A pre-‘performance’ routine can help you clear your mind, get into the moment, and get you into ‘autopilot’ state. At work, you might develop a short ritual, such as breathing exercises, repeating a phrase or mantra, listening to a particular song, sipping a favourite drink, or doing a few physical stretches in your office that can get you in the right frame of mind to tackle those first moments before your ‘autopilot’ can kick in.

Avoid Paralysis by Analysis

This can make you doubt yourself or focus too much on every aspect of a movement (e.g., the position of your leg and foot when kicking a ball) instead of letting it go (outside of conscious awareness), triggering a choke.

To avoid this, some athletes opt for “self-distraction” in the minutes or hours prior to a race or a game. Listening to music, reading, or doing something with your hands to stay out of your head are ways to escape from the surrounding elements and thoughts that could add pressure.

A wealth of research shows how mindfulness and meditation can calm the brain and nervous system, reduce anxiety, and improve performance.

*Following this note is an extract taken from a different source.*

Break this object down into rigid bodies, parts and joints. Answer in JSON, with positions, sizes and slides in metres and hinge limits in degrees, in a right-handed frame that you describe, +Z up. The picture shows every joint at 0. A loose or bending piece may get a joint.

Simply writing down your fears can also help alleviate them for performance.

Get Things in Perspective

Don’t let the anticipated results overwhelm your ability to perform (or your enjoyment). A loss doesn’t mean that you are a loser, and a win doesn’t mean that you are a winner.

For example, after winning gold at the alpine skiing world cup in 2020, Lara Gut-Behrami said: “It’s just a victory, it doesn’t change your life. There are more important things.”

Put any big moment into perspective by taking “the long view”, reframe any immediate “crises” so that you can see the big picture — whether that’s your values or your long-term goals. This will help you minimise the effects and importance of a single event.


Remember that no one is immune from pressure and ‘choking’ in a big moment. Take my P&G example at the start of this article. However, we can learn much from the greatest athletes in the world and through them understand that there are certain behaviours we can action and mindsets we can adopt that we can all practice to help prevent a choke and better navigate it when it arrives in our business world.